REPUBLIKA.CO.ID, JAKARTA -- Jatuhnya Konstantinopel (kini Istanbul, Turki) menjadi salah satu perkara yang sudah dinubuatkan Nabi Muhammad SAW. Dalam sebuah hadis, Rasulullah SAW bersabda, "Konstantinopel benar-benar akan ditaklukkan. Sebaik-baik amir (pemimpin) adalah amir yang memimpin penaklukannya. Sebaik-baik tentara adalah tentara yang menaklukkannya.”
Hadis yang mengandung nubuat itu menjadi pengobar semangat para pemimpin Muslim selama ratusan tahun. Mereka berlomba-lomba menjadi sosok yang disebut oleh Rasulullah SAW.
Kekhalifahan Bani Umayyah adalah daulah Islam pertama yang mengupayakan penaklukan atas Konstantinopel. Dinasti yang didirikan Muawiyah bin Abi Sufyan itu mulai melancarkan pengepungan terhadap ibu kota Kekaisaran Romawi Timur (Bizantium) tersebut sejak tahun 674 M.
Beberapa bulan sebelumnya, kekhalifahan yang berpusat di Damaskus itu dapat menguasai sejumlah wilayah pantai Thrace--kawasan Eropa yang berbatasan langsung dengan jantung Bizantium.
Hal itu terwujud dengan dukungan armada laut yang dirintis Muawiyah ketika dirinya masih menjabat gubernur Damaskus era Khulafaur Rasyidin.

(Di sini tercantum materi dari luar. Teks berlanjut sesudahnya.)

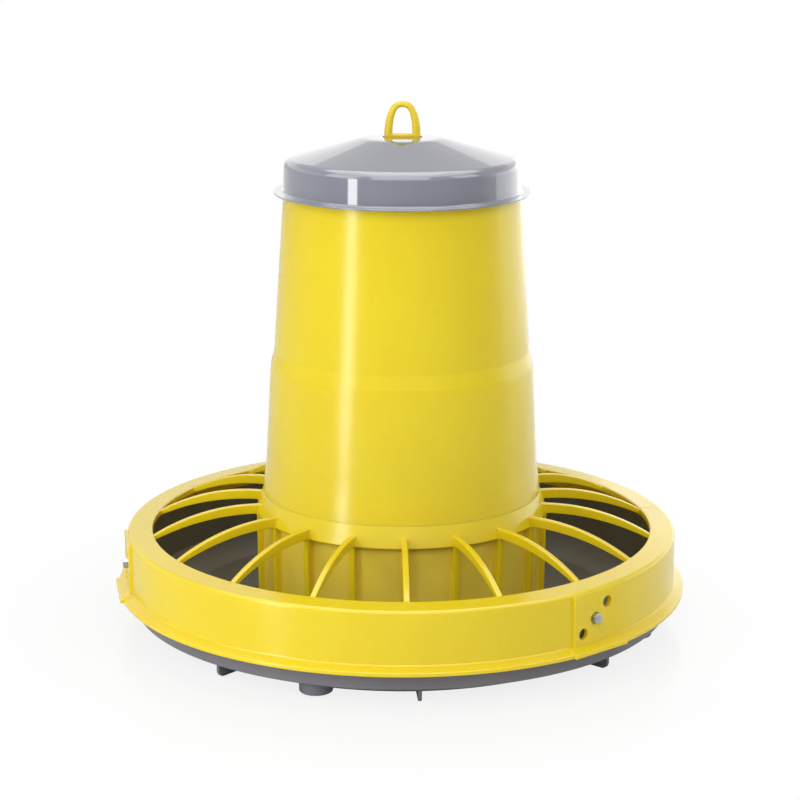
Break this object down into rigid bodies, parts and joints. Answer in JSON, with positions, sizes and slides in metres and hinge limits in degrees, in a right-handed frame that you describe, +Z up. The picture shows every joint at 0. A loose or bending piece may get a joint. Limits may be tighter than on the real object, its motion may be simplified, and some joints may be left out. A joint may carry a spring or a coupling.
{
  "type": "poultry feeder",
  "caption": "Hanging tube feeder for poultry: tapered hopper with a cone-topped lid and a loop, over a round pan under a rimmed guard of arched radial bars.",
  "frame": {"origin": "on the ground, under the middle of the pan", "axes": "+Z up along the feeder's axis, -Y towards the picture's viewer, where one bar lies, and +X to the right"},
  "size_m": [0.5026, 0.5, 0.454],
  "materials": {
    "yellow_plastic": "soft gloss",
    "hanger_plastic": "satin",
    "pan_plastic": "satin",
    "lid_plastic": "high gloss",
    "zinc_steel": "zinc plated"
  },
  "bodies": {
    "base": {"feed_pan": "pan_plastic", "guard_grid": "yellow_plastic", "setting_bolt_1": "zinc_steel", "setting_bolt_2": "zinc_steel", "setting_bolt_3": "zinc_steel", "setting_bush_1": "zinc_steel", "setting_bush_2": "zinc_steel", "setting_bush_3": "zinc_steel", "setting_washer_1": "zinc_steel", "setting_washer_2": "zinc_steel", "setting_washer_3": "zinc_steel", "setting_nut_1": "zinc_steel", "setting_nut_2": "zinc_steel", "setting_nut_3": "zinc_steel"},
    "hopper": {"hopper": "yellow_plastic", "hanger_yoke": "hanger_plastic"},
    "lid": {"lid": "lid_plastic"}
  },
  "joints": [
    {"name": "hopper_twist", "type": "hinge", "parent": "base", "child": "hopper", "pos_m": [0, 0, 0.1], "axis": [0, 0, 1], "range_deg": [0, 26]},
    {"name": "lid_lift", "type": "slide", "parent": "hopper", "child": "lid", "axis": [0, 0, 1], "range_m": [0, 0.11]}
  ]
}
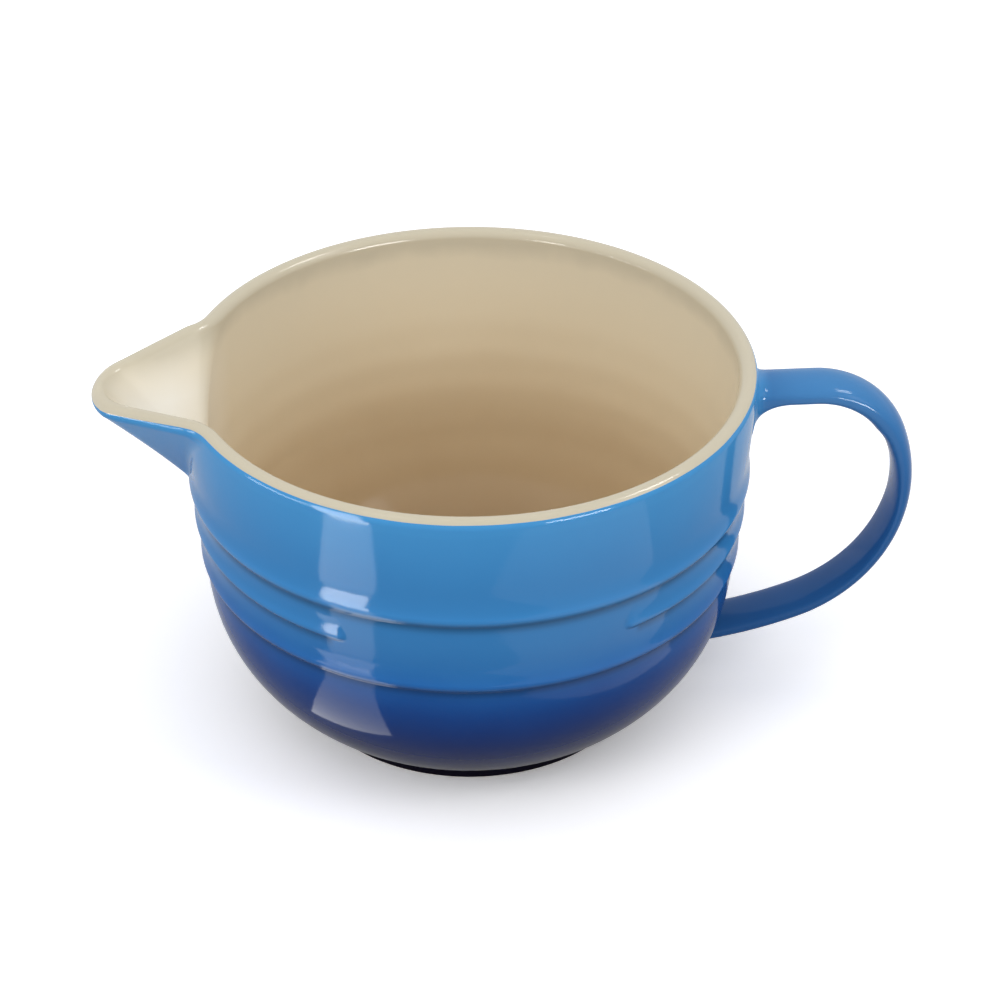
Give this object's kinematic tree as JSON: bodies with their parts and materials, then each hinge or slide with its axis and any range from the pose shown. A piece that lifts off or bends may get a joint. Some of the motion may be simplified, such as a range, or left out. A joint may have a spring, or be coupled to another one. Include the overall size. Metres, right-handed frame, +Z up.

Sarjana Romawi dari abad kedelapan, Theophanes, menuliskan kesaksiannya, Setiap hari, pertempuran antara kedua belah pihak terjadi dari pagi hingga sore.
Kontak senjata berlangsung di kawasan luas antara luar benteng Tanduk Emas (Golden Horn) dan Kyklobion. Kekuatan keduanya cukup seimbang.
Pasukan Arab berhasil mendirikan benteng di Aydincik (Cyzicus). Di kala musim semi, mereka akan menyeberangi Laut Marmara untuk menggempur tembok Kota Konstantinopel.
Sesudah itu, balatentara Muslimin ini akan mundur untuk menghabiskan musim dingin di Cyzicus. Demikianlah, operasi militer Umayyah itu dilakukan secara periodik selama tujuh tahun berturut-turut.
Salah satu momen yang tercatat dalam periode tersebut adalah pengerahan pasukan yang dipimpin Yazid bin Mu'awiyah.
Putra pendiri Dinasti Umayyah itu berangkat dari Damaskus untuk membantu Fadhallah bin Ubaid al-Anshari dalam menghadapi pasukan Bizantium di darat. Dia bersama dengan sejumlah tokoh senior, termasuk Abu Ayub al-Anshari.
Rombongan Yazid tiba di Benteng Cyzicus saat musim dingin. Begitu memasuki musim semi, 100 ribu orang pasukannya bergabung dengan bala tentara Fadhallah. Seluruh prajurit Muslimin ini kemudian mengepung Konstantinopel selama beberapa bulan.
Dalam sebuah pertempuran, Abu Ayub al-Anshari gugur. Sebelum menghembuskan napas terakhir, sahabat Nabi SAW itu sempat berwasiat agar jasadnya dikebumikan di tanah Konstantinopel.
“Sebab, aku ingin mendengar derapan tapak kaki kuda yang membawa sebaik-baik amir, yang memimpin sebaik-baik pasukan, penakluk Konstantinopel, sebagaimana telah diisyaratkan Rasulullah SAW,” katanya.
Wasiat itu baru terpenuhi ratusan tahun kemudian ketika era Turki Utsmaniyah. Pada 1458 M Mehmed al-Fatih memerintahkan pemindahan kuburan syuhada tersebut ke lokasi yang sesuai dengan pesan almarhum.
Untuk mengenang perjuangannya, sang sultan Turki juga membangun Masjid Abu Ayub al-Anshari di dekat makam tersebut. Itulah masjid pertama yang dibangun kesultanan tersebut pascakemenangan atas Bizantium.